What you should do> Could you print all the entries exactly?

Records supplied>
----------------

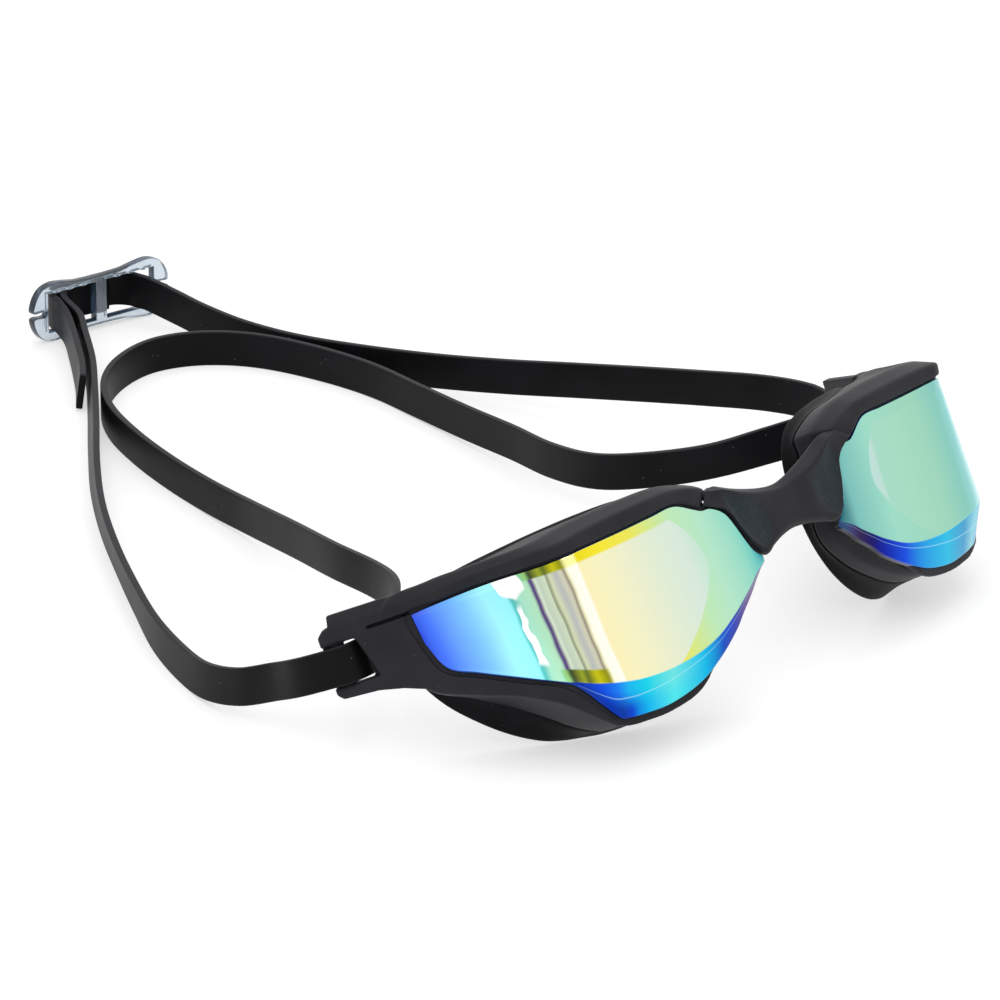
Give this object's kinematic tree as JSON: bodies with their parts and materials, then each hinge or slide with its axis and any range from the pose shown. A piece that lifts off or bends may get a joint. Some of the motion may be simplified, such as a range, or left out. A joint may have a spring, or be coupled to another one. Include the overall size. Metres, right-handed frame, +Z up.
{
  "type": "swim goggles",
  "caption": "Wrap-around swim goggles with mirrored lenses, soft gaskets, snap-in nose bridge, a strap looped through both temples and a clear back buckle.",
  "frame": {"origin": "on the table, midway between the two lens units, under the lower inner corners of the lenses", "axes": "+Z up off the table, lenses face -Y, +X towards the wearer's left lens"},
  "size_m": [0.1679, 0.2326, 0.043],
  "materials": {
    "frame": "matte charcoal black moulded plastic",
    "bridge": "matte charcoal black moulded plastic",
    "lens": "glossy polycarbonate with a mirror coating that runs blue, green and gold",
    "gasket": "soft black silicone",
    "strap": "satin black silicone",
    "buckle": "clear bluish plastic"
  },
  "bodies": {
    "lens_units": {"left_frame": "frame", "right_frame": "frame", "left_lens": "lens", "right_lens": "lens", "left_gasket": "gasket", "right_gasket": "gasket"},
    "bridge": {"nose_bridge": "bridge"},
    "headband": {"strap": "strap"},
    "buckle": {"strap_buckle": "buckle"}
  },
  "joints": [
    {"name": "bridge_release", "type": "slide", "parent": "lens_units", "child": "bridge", "axis": [0, -0.9135, 0.4067], "range_m": [0, 0.012]},
    {"name": "strap_swing", "type": "hinge", "parent": "lens_units", "child": "headband", "pos_m": [0, 0.04575, 0.01648], "axis": [1, 0, 0], "range_deg": [0, 6]},
    {"name": "buckle_slide", "type": "slide", "parent": "headband", "child": "buckle", "axis": [0.9703, -0.2419, 0], "range_m": [-0.003, 0]}
  ]
}
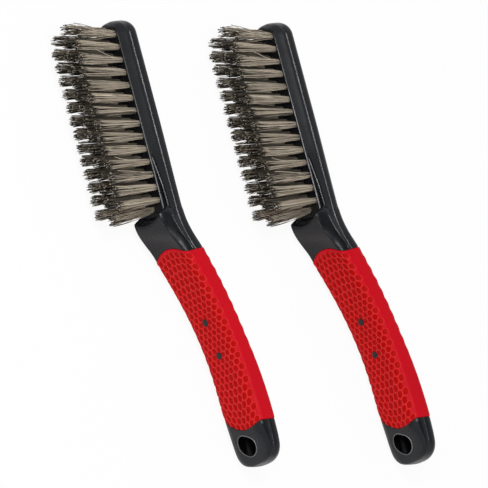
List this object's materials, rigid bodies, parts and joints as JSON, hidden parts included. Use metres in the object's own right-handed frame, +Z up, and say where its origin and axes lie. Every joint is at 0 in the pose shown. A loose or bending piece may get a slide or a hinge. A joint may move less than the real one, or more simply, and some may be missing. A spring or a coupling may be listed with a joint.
{
  "type": "wire scratch brush pair",
  "caption": "Pair of hand wire scratch brushes with bent black plastic bodies, soft red grips and staggered columns of steel wire tufts.",
  "frame": {"origin": "middle of the underside of the pair's bounding box, on the table", "axes": "+Z up from the table, +Y from the butt ends towards the head tips, +X from the tuft tips towards the backs"},
  "size_m": [0.177, 0.2577, 0.0286],
  "materials": {
    "black_plastic": "gloss",
    "red_soft": "satin",
    "steel_wire": "drawn",
    "anchor_steel": "bright"
  },
  "bodies": {
    "left_brush": {"left_body": "black_plastic", "left_grip": "red_soft", "left_anchors": "anchor_steel", "left_tufts_01": "steel_wire", "left_tufts_02": "steel_wire", "left_tufts_03": "steel_wire", "left_tufts_04": "steel_wire", "left_tufts_05": "steel_wire", "left_tufts_06": "steel_wire", "left_tufts_07": "steel_wire", "left_tufts_08": "steel_wire", "left_tufts_09": "steel_wire", "left_tufts_10": "steel_wire", "left_tufts_11": "steel_wire", "left_tufts_12": "steel_wire", "left_tufts_13": "steel_wire", "left_tufts_14": "steel_wire", "left_tufts_15": "steel_wire"},
    "right_brush": {"right_body": "black_plastic", "right_grip": "red_soft", "right_anchors": "anchor_steel", "right_tufts_01": "steel_wire", "right_tufts_02": "steel_wire", "right_tufts_03": "steel_wire", "right_tufts_04": "steel_wire", "right_tufts_05": "steel_wire", "right_tufts_06": "steel_wire", "right_tufts_07": "steel_wire", "right_tufts_08": "steel_wire", "right_tufts_09": "steel_wire", "right_tufts_10": "steel_wire", "right_tufts_11": "steel_wire", "right_tufts_12": "steel_wire", "right_tufts_13": "steel_wire", "right_tufts_14": "steel_wire", "right_tufts_15": "steel_wire"}
  },
  "joints": [
    {"name": "right_lift", "type": "slide", "parent": "left_brush", "child": "right_brush", "axis": [0, 0, 1], "range_m": [0, 0.15]}
  ]
}
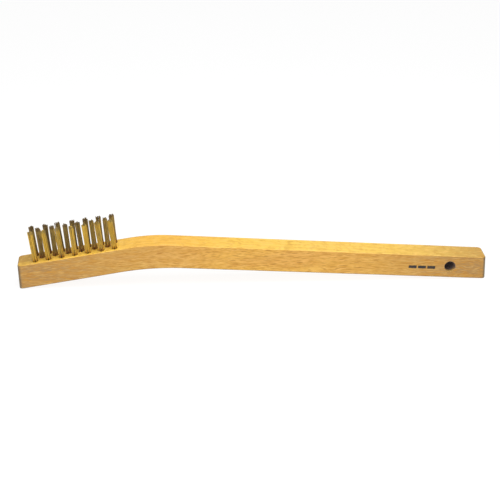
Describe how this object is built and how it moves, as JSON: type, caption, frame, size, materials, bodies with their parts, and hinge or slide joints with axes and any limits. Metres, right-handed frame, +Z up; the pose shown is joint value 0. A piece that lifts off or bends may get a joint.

----------------

Task response>
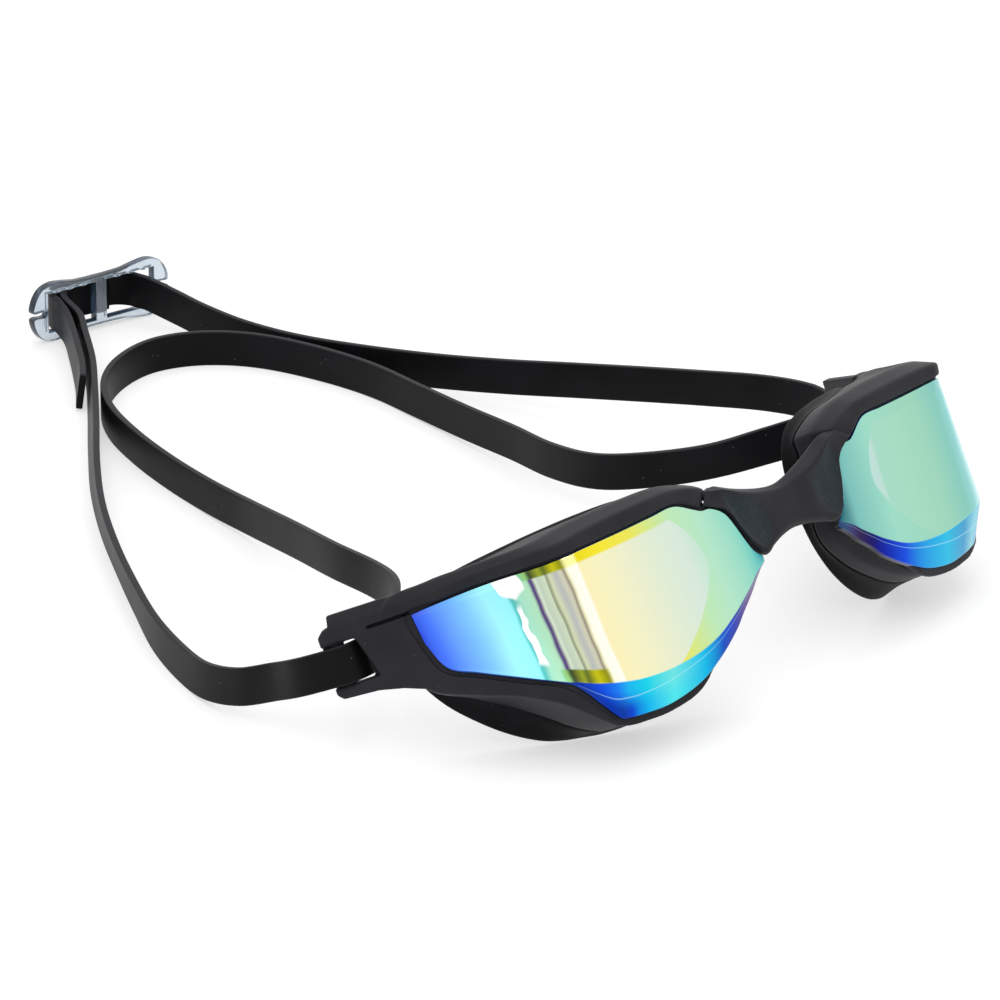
Give this object's kinematic tree as JSON: bodies with their parts and materials, then each hinge or slide with its axis and any range from the pose shown. A piece that lifts off or bends may get a joint. Some of the motion may be simplified, such as a range, or left out. A joint may have a spring, or be coupled to another one. Include the overall size. Metres, right-handed frame, +Z up.
{
  "type": "swim goggles",
  "caption": "Wrap-around swim goggles with mirrored lenses, soft gaskets, snap-in nose bridge, a strap looped through both temples and a clear back buckle.",
  "frame": {"origin": "on the table, midway between the two lens units, under the lower inner corners of the lenses", "axes": "+Z up off the table, lenses face -Y, +X towards the wearer's left lens"},
  "size_m": [0.1679, 0.2326, 0.043],
  "materials": {
    "frame": "matte charcoal black moulded plastic",
    "bridge": "matte charcoal black moulded plastic",
    "lens": "glossy polycarbonate with a mirror coating that runs blue, green and gold",
    "gasket": "soft black silicone",
    "strap": "satin black silicone",
    "buckle": "clear bluish plastic"
  },
  "bodies": {
    "lens_units": {"left_frame": "frame", "right_frame": "frame", "left_lens": "lens", "right_lens": "lens", "left_gasket": "gasket", "right_gasket": "gasket"},
    "bridge": {"nose_bridge": "bridge"},
    "headband": {"strap": "strap"},
    "buckle": {"strap_buckle": "buckle"}
  },
  "joints": [
    {"name": "bridge_release", "type": "slide", "parent": "lens_units", "child": "bridge", "axis": [0, -0.9135, 0.4067], "range_m": [0, 0.012]},
    {"name": "strap_swing", "type": "hinge", "parent": "lens_units", "child": "headband", "pos_m": [0, 0.04575, 0.01648], "axis": [1, 0, 0], "range_deg": [0, 6]},
    {"name": "buckle_slide", "type": "slide", "parent": "headband", "child": "buckle", "axis": [0.9703, -0.2419, 0], "range_m": [-0.003, 0]}
  ]
}
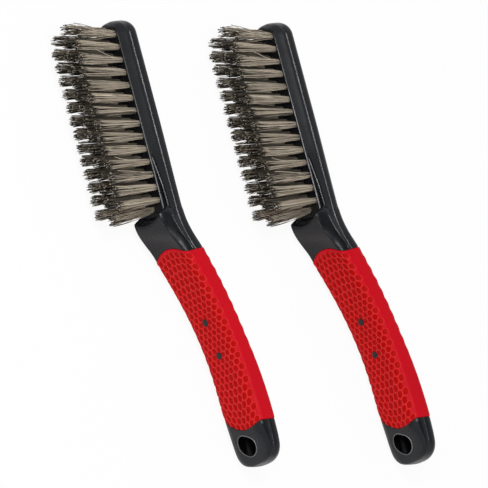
List this object's materials, rigid bodies, parts and joints as JSON, hidden parts included. Use metres in the object's own right-handed frame, +Z up, and say where its origin and axes lie. Every joint is at 0 in the pose shown. A loose or bending piece may get a slide or a hinge. A joint may move less than the real one, or more simply, and some may be missing. A spring or a coupling may be listed with a joint.
{
  "type": "wire scratch brush pair",
  "caption": "Pair of hand wire scratch brushes with bent black plastic bodies, soft red grips and staggered columns of steel wire tufts.",
  "frame": {"origin": "middle of the underside of the pair's bounding box, on the table", "axes": "+Z up from the table, +Y from the butt ends towards the head tips, +X from the tuft tips towards the backs"},
  "size_m": [0.177, 0.2577, 0.0286],
  "materials": {
    "black_plastic": "gloss",
    "red_soft": "satin",
    "steel_wire": "drawn",
    "anchor_steel": "bright"
  },
  "bodies": {
    "left_brush": {"left_body": "black_plastic", "left_grip": "red_soft", "left_anchors": "anchor_steel", "left_tufts_01": "steel_wire", "left_tufts_02": "steel_wire", "left_tufts_03": "steel_wire", "left_tufts_04": "steel_wire", "left_tufts_05": "steel_wire", "left_tufts_06": "steel_wire", "left_tufts_07": "steel_wire", "left_tufts_08": "steel_wire", "left_tufts_09": "steel_wire", "left_tufts_10": "steel_wire", "left_tufts_11": "steel_wire", "left_tufts_12": "steel_wire", "left_tufts_13": "steel_wire", "left_tufts_14": "steel_wire", "left_tufts_15": "steel_wire"},
    "right_brush": {"right_body": "black_plastic", "right_grip": "red_soft", "right_anchors": "anchor_steel", "right_tufts_01": "steel_wire", "right_tufts_02": "steel_wire", "right_tufts_03": "steel_wire", "right_tufts_04": "steel_wire", "right_tufts_05": "steel_wire", "right_tufts_06": "steel_wire", "right_tufts_07": "steel_wire", "right_tufts_08": "steel_wire", "right_tufts_09": "steel_wire", "right_tufts_10": "steel_wire", "right_tufts_11": "steel_wire", "right_tufts_12": "steel_wire", "right_tufts_13": "steel_wire", "right_tufts_14": "steel_wire", "right_tufts_15": "steel_wire"}
  },
  "joints": [
    {"name": "right_lift", "type": "slide", "parent": "left_brush", "child": "right_brush", "axis": [0, 0, 1], "range_m": [0, 0.15]}
  ]
}
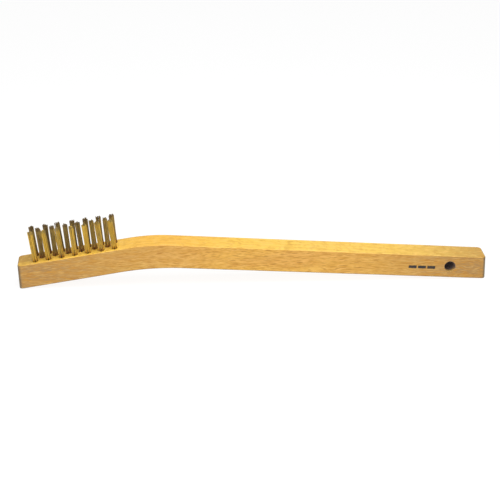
Describe how this object is built and how it moves, as JSON: type, caption, frame, size, materials, bodies with their parts, and hinge or slide joints with axes and any limits. Metres, right-handed frame, +Z up; the pose shown is joint value 0. A piece that lifts off or bends may get a joint.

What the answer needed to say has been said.